Bajirao Mastani starring Deepika Padukone and Ranveer Singh is all about controlled hysteria. That is what Sanjay Leela Bhansali wanted to whip up and that is exactly what he whipped up in his first-ever historical epic, Bajirao Mastani – and that too with panache.
The director, with his sweeping narrative touches, blurs the line between fact and fiction in his quest for the grand dramatic moments.
Bajirao Mastani has no dearth of sequences designed to dazzle the eye and move the heart.
However, the pace of the film, especially in the first half, is somewhat sluggish.
But thanks to the strong central performances by Ranveer Singh and Deepika Padukone, the impressive sets and costumes, and the power of the visuals rustled up by cinematographer Sudeep Chatterjee, Bajirao Mastani is never less than watchable.
The film gathers momentum in the second half and Priyanka Chopra, playing Bajirao Peshwa’s first wife Kashibai, gets her due in the drama.
The CGI-enhanced battlefield action is impressive – Bajirao Mastani is after all the tale of an 18th century warrior who never lost a battle in a short but eventful life.

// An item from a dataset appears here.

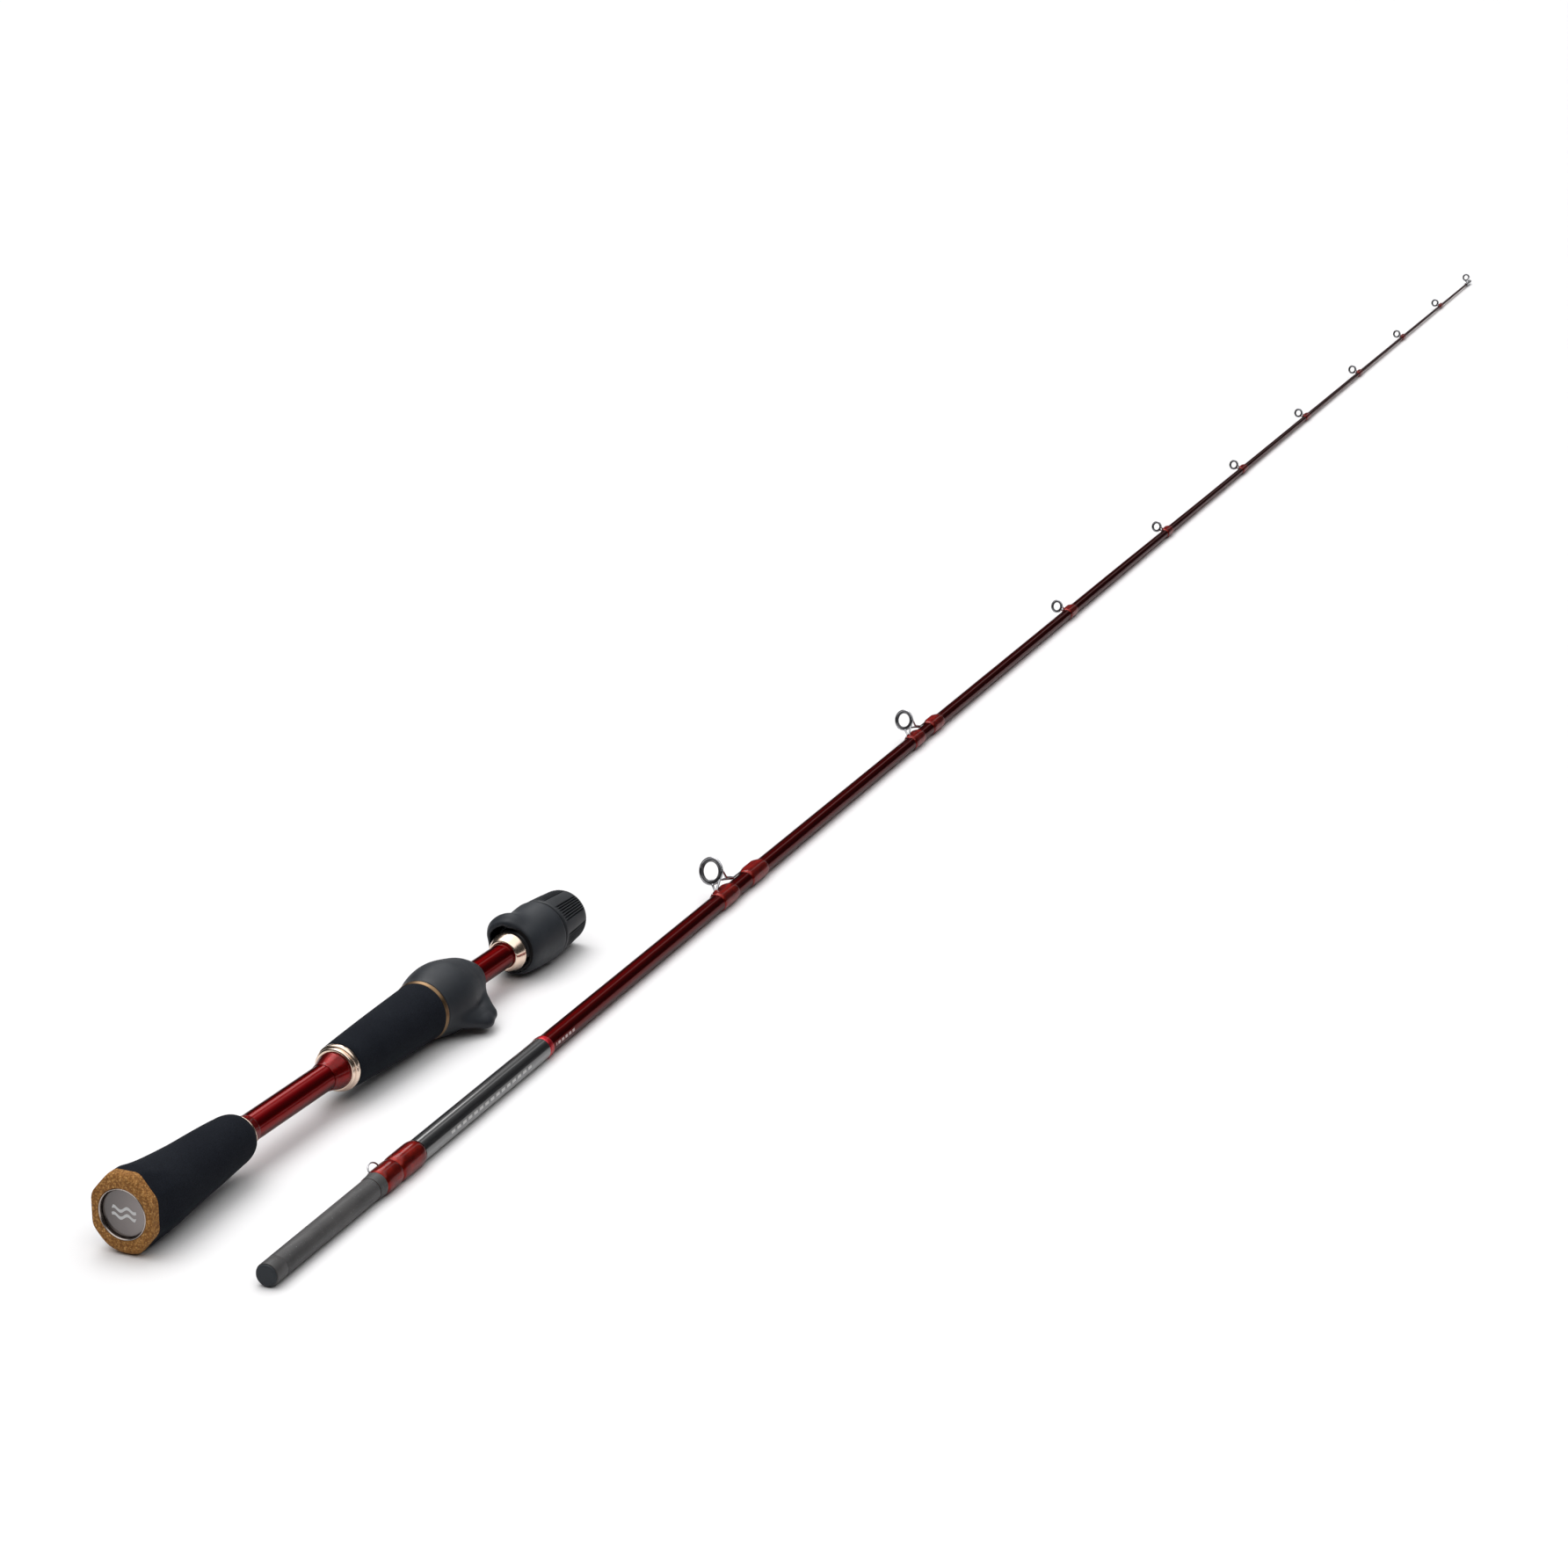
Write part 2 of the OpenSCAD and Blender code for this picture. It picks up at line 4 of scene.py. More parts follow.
import bpy
import numpy as np
from mathutils import Matrix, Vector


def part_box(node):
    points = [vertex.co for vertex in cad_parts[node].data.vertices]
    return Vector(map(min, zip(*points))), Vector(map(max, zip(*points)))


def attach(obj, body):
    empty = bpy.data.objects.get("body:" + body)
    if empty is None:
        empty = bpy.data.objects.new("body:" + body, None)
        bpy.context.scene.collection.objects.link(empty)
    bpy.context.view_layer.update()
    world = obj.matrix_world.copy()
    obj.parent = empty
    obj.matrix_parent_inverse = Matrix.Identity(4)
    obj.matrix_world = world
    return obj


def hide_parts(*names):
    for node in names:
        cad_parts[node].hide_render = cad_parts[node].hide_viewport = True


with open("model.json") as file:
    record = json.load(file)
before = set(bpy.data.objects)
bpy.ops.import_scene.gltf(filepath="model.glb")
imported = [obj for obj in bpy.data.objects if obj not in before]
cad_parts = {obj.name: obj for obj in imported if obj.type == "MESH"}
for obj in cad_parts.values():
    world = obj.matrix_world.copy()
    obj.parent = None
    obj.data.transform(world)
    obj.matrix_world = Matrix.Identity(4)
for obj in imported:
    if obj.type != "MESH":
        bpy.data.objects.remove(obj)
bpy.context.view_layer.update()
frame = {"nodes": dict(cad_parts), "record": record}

# A two-piece casting rod, taken apart. Shapes are worked out in millimetres and stored in metres.
# A place is a 4x4 matrix that carries (x, y, along) of one section to the frame.
MM = 0.001
mounts = {m["name"]: m for m in frame["record"]["mounts"]}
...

It is, however, the love story of the Peshwa and the half-Muslim Bundelkhandi princess Mastani that takes centrestage for the most part.
The principal conflict point in the film hinges on the stiff opposition that that the married Peshwa faces from Pune’s Hindu clergy and his own deeply offended family when Mastani arrives and lays claim on the man she believes she is betrothed to, having received his personal dagger as a gift.
The two women in Bajirao’s life – his wife Kashibai and his true love Mastani – are at odds with each other, but in Bhansali’s universe, neither is allowed to lose her feminine calm and composure in the face of the severest of provocations.
Bajirao Mastani has another very strong female character – Bajirao’s widowed mother Radhabai. Tanvi Azmi invests the figure with great force.
Even when she plots brazenly to humiliate and hound Mastani, Radhabai does not turn into a heartless manipulator.
She is seen only as somebody who is compelled by her conditioning to uphold tradition.
Music is supposed to play a key role in Bajirao Mastani in enhancing the dramatic impact of the tale, but the songs do not appear to be organically linked to the narrative.
A restrained but laboured confrontation scene between Kashibai and Mastani sets the stage for the Pinga number in which the two women come together in an unlikely dance routine.
Bajirao Mastani is riddled with several such flights of fancy and Bhansali admits as much in a long disclaimer at the film’s outset.
Bajirao Mastani might not be reliable history, but it certainly is pure entertainment of the kind that only Bhansali can deliver.
So, notwithstanding its flaws and avoidable detours, this is a film that stays on course right down to the bitter end.
Bajirao Mastani is an exquisitely, if not accurately, crafted epic designed for those for whom history might not be a big draw.